Experimental and numerical investigations on mechanical properties of high-damping rubber bearings under large strain loading

Abstract

Seismic isolation technology typically protects superstructures by incorporating isolation bearings between the superstructure and the foundation. The isolation system extends the natural period of the structure and provides additional damping, effectively dissipating earthquake-induced energy during strong earthquakes. Among the commonly used bearings, high-damping rubber bearings (HDRBs) have emerged as a preferred solution due to the inherent energy dissipation capability. However, during near-fault strong earthquakes, isolation bearings are prone to experiencing large strains. Previous studies have paid little attention to the large strain responses of HDRBs under various loading conditions, which significantly differ from their hysteresis properties under moderate shear strain loading. To address this gap, this study experimentally and numerically investigated the hysteretic responses of four full-scale HDRBs under large cyclic strains of up to 400 %. Test results indicate that the mechanical properties of HDRBs are significantly influenced by strain levels and loading protocols.

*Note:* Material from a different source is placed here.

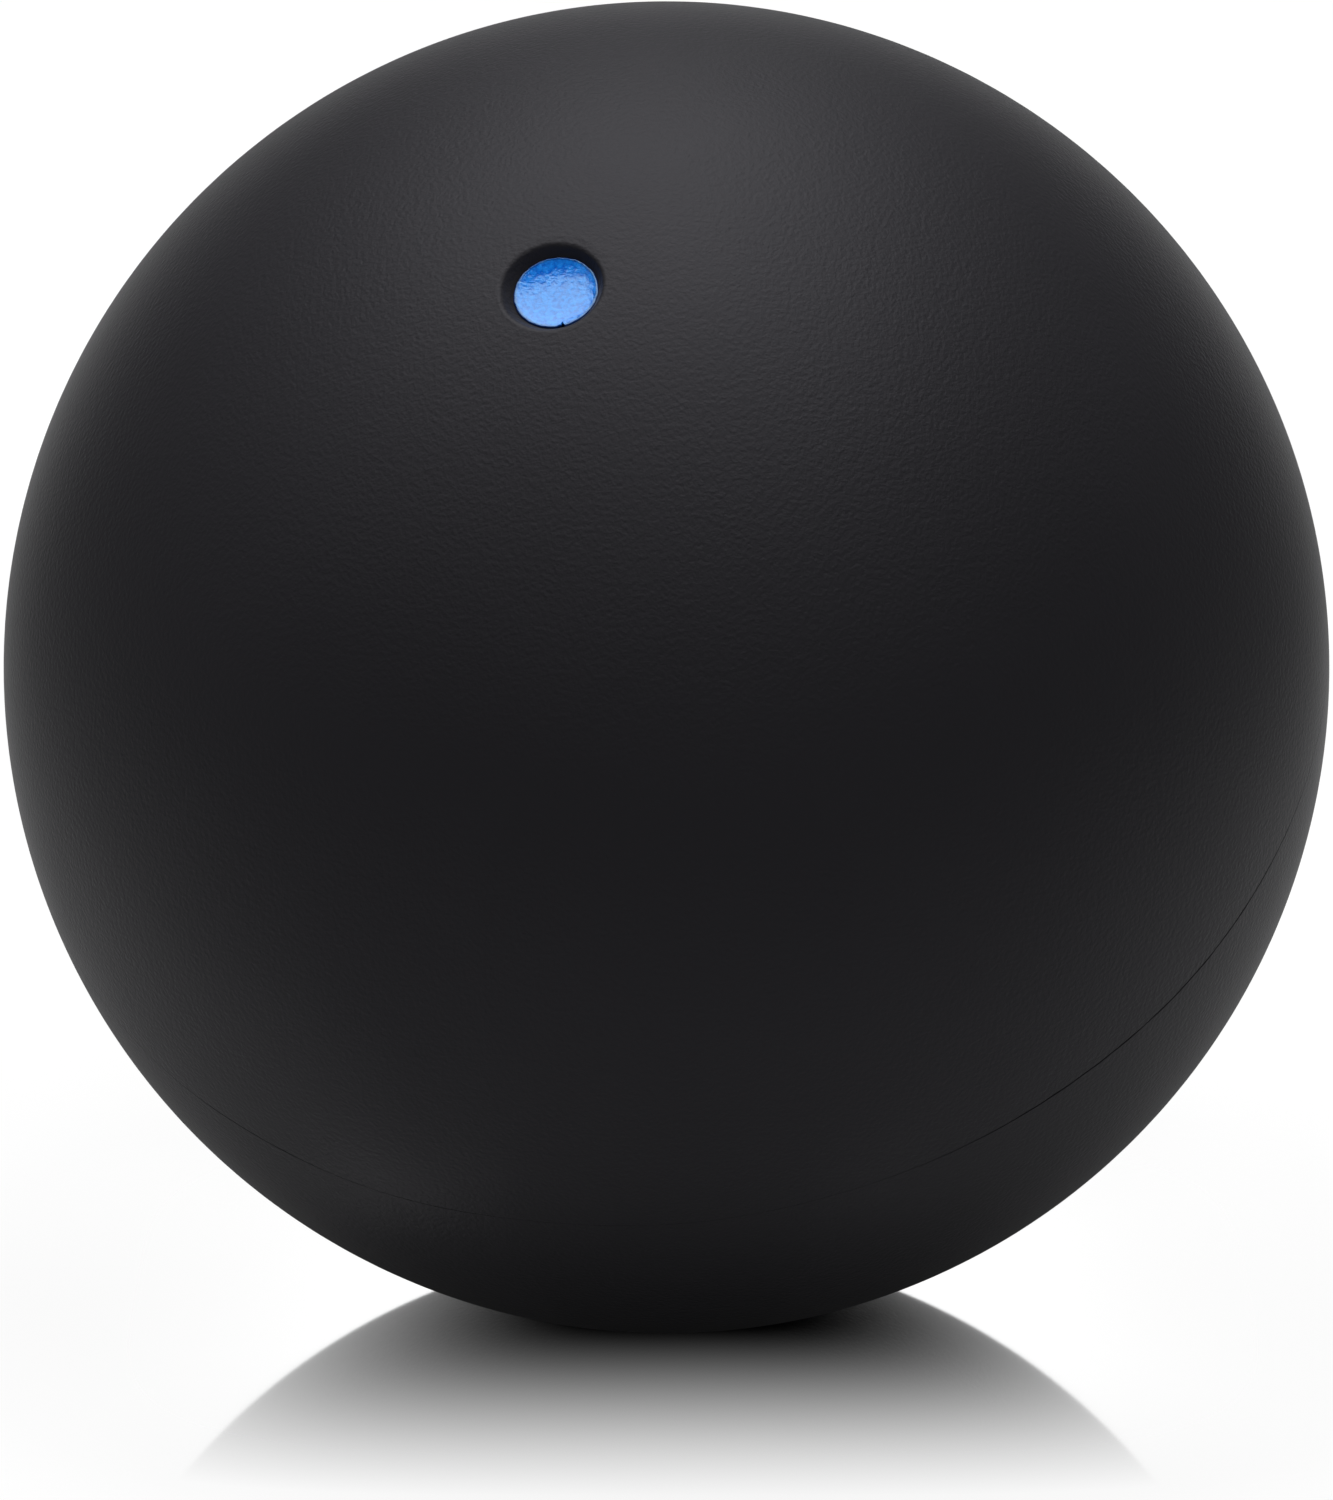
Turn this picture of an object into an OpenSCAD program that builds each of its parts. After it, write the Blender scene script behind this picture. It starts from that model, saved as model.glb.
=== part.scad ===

The HDRBs exhibit pronounced nonlinearity in their shear force–strain relationships. Notably, as shear strain exceeds 200 %, the HDRBs demonstrate significant nonlinear hardening, strength degradation, and unloading effects. The hardening stiffness of the HDRBs is considerably higher than the post-yield stiffness. Furthermore, HDRBs show substantial variations in peak strength and degradation characteristics under different loading protocols. A numerical strategy was also developed to further explore the deformation mechanisms of the HDRBs under large strain loading conditions.